WHAT THE TASK ASKS> Will you repeat only the lines beginning at the one that mentions "return strip" and ending at the one that mentions "obj.parent = None", both of them included, exactly?

DATASET SECTION>
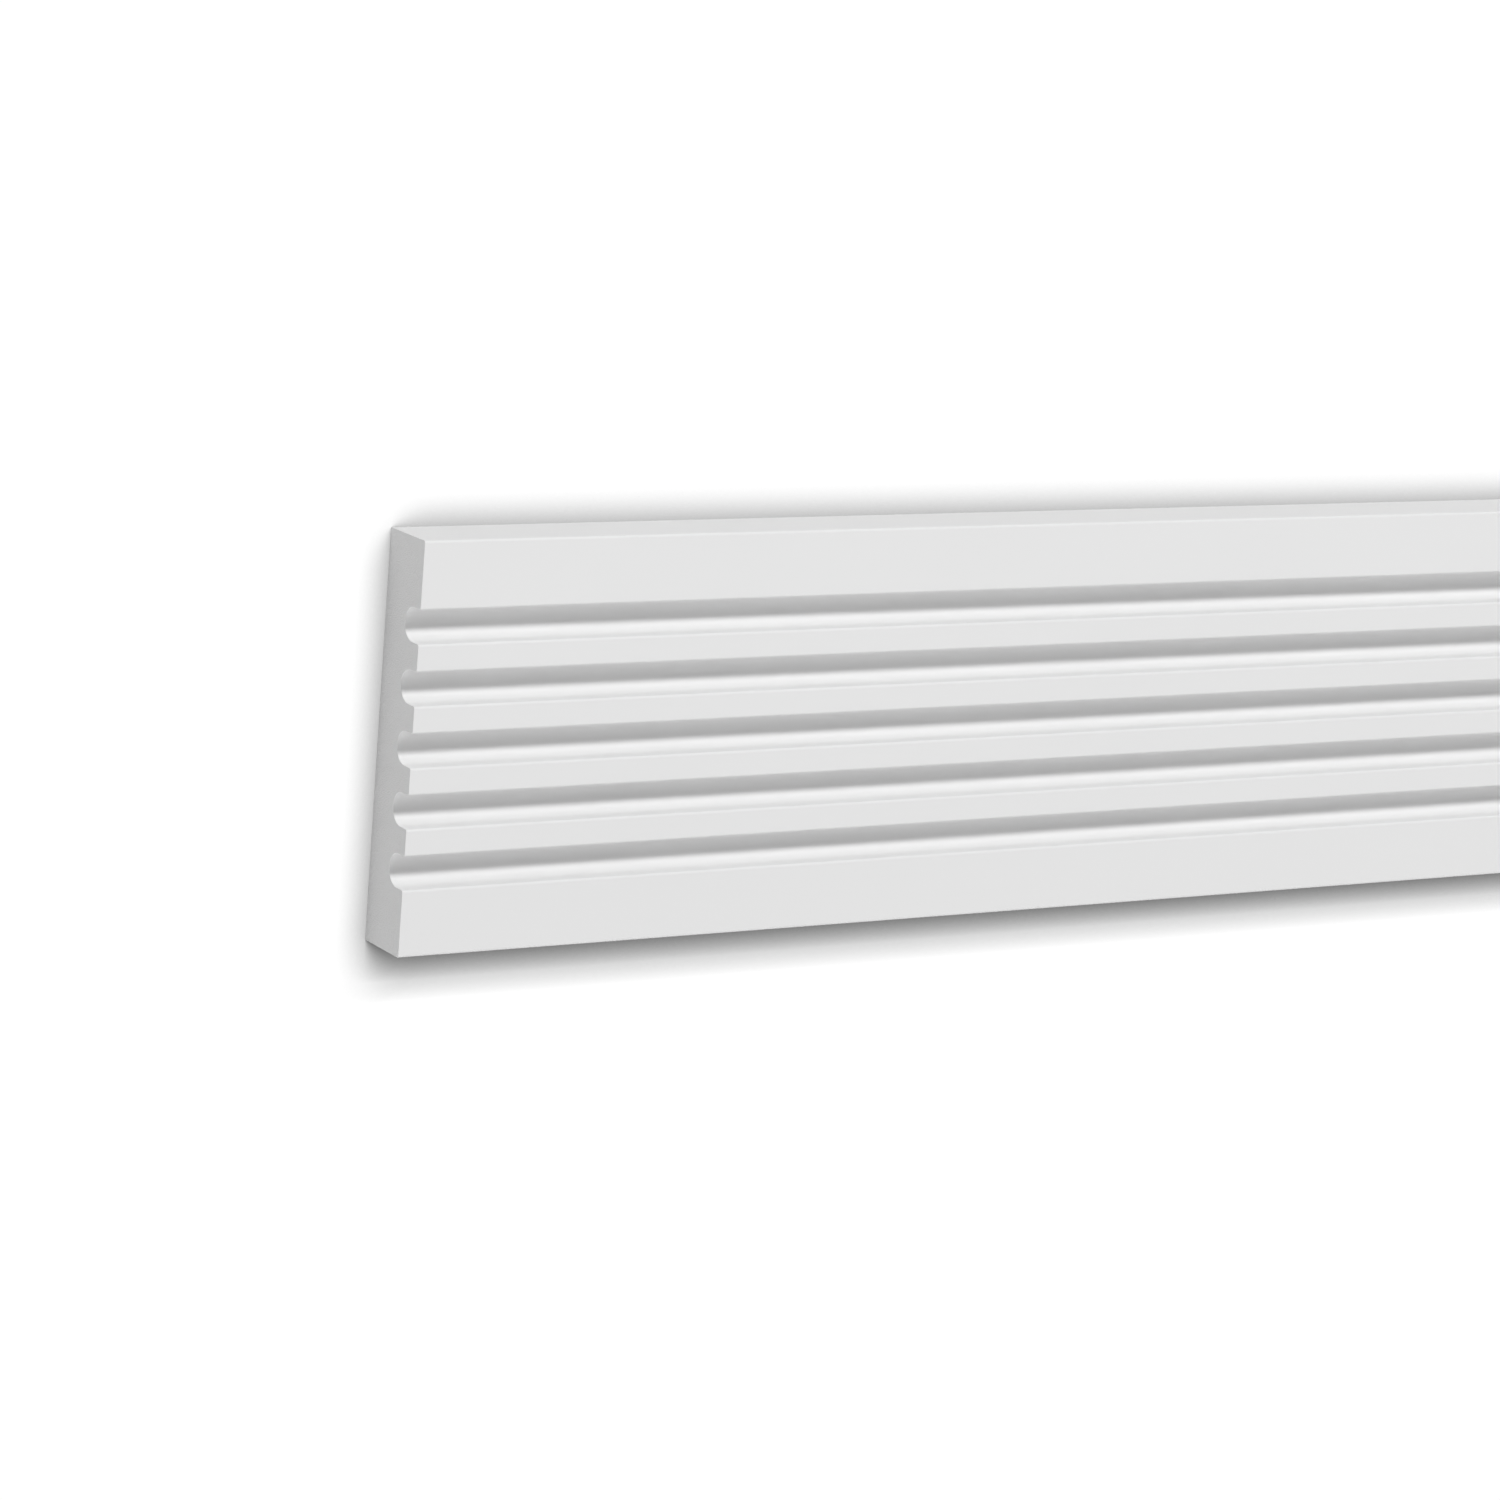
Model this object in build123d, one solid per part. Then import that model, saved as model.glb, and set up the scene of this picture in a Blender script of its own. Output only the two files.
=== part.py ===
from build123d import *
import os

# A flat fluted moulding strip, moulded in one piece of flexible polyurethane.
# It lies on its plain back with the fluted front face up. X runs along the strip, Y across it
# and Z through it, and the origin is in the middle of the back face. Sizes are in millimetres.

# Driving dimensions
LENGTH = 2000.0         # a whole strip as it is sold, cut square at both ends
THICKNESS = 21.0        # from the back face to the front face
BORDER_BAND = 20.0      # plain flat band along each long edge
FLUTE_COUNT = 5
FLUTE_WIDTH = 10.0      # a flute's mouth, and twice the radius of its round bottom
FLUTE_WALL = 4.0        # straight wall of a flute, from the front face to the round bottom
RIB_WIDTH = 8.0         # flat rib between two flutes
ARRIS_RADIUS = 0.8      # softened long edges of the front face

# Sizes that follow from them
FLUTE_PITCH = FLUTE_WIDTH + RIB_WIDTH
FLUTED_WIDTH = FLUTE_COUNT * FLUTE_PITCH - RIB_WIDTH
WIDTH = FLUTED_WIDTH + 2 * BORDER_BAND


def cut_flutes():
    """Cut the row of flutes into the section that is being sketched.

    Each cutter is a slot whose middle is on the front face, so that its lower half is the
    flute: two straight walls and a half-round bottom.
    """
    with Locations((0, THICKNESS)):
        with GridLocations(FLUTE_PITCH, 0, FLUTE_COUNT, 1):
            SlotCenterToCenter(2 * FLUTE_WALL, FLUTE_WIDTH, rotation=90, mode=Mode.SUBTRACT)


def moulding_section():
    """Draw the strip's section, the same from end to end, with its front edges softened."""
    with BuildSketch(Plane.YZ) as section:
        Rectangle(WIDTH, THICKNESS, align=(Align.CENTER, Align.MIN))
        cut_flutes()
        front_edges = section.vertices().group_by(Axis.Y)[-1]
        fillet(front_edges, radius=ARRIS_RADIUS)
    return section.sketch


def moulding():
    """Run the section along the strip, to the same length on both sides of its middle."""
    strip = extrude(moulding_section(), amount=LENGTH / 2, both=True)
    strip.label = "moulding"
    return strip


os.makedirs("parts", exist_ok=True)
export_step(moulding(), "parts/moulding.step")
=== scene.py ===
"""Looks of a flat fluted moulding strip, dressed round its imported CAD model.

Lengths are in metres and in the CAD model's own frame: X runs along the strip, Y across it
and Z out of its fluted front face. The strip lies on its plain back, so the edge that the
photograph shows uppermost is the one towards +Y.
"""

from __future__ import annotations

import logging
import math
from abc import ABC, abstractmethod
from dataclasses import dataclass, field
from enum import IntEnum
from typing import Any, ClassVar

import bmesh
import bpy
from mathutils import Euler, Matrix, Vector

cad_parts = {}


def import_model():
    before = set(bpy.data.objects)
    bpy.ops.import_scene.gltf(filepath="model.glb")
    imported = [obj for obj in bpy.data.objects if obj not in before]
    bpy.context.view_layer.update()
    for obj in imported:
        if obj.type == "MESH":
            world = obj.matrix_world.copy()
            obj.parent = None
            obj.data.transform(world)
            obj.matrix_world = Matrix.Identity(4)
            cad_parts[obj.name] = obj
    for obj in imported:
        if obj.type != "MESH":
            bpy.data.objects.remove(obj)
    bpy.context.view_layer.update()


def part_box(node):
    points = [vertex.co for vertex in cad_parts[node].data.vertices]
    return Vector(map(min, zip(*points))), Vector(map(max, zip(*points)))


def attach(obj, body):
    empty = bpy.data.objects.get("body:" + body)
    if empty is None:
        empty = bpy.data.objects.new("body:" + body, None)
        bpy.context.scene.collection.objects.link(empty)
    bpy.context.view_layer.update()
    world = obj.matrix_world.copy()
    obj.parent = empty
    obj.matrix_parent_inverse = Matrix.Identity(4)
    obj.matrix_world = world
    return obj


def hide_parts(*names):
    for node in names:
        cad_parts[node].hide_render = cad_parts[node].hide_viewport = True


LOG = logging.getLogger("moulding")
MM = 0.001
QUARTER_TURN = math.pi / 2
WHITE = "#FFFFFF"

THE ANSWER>
    return strip


os.makedirs("parts", exist_ok=True)
export_step(moulding(), "parts/moulding.step")
=== scene.py ===
"""Looks of a flat fluted moulding strip, dressed round its imported CAD model.

Lengths are in metres and in the CAD model's own frame: X runs along the strip, Y across it
and Z out of its fluted front face. The strip lies on its plain back, so the edge that the
photograph shows uppermost is the one towards +Y.
"""

from __future__ import annotations

import logging
import math
from abc import ABC, abstractmethod
from dataclasses import dataclass, field
from enum import IntEnum
from typing import Any, ClassVar

import bmesh
import bpy
from mathutils import Euler, Matrix, Vector

cad_parts = {}


def import_model():
    before = set(bpy.data.objects)
    bpy.ops.import_scene.gltf(filepath="model.glb")
    imported = [obj for obj in bpy.data.objects if obj not in before]
    bpy.context.view_layer.update()
    for obj in imported:
        if obj.type == "MESH":
            world = obj.matrix_world.copy()
            obj.parent = None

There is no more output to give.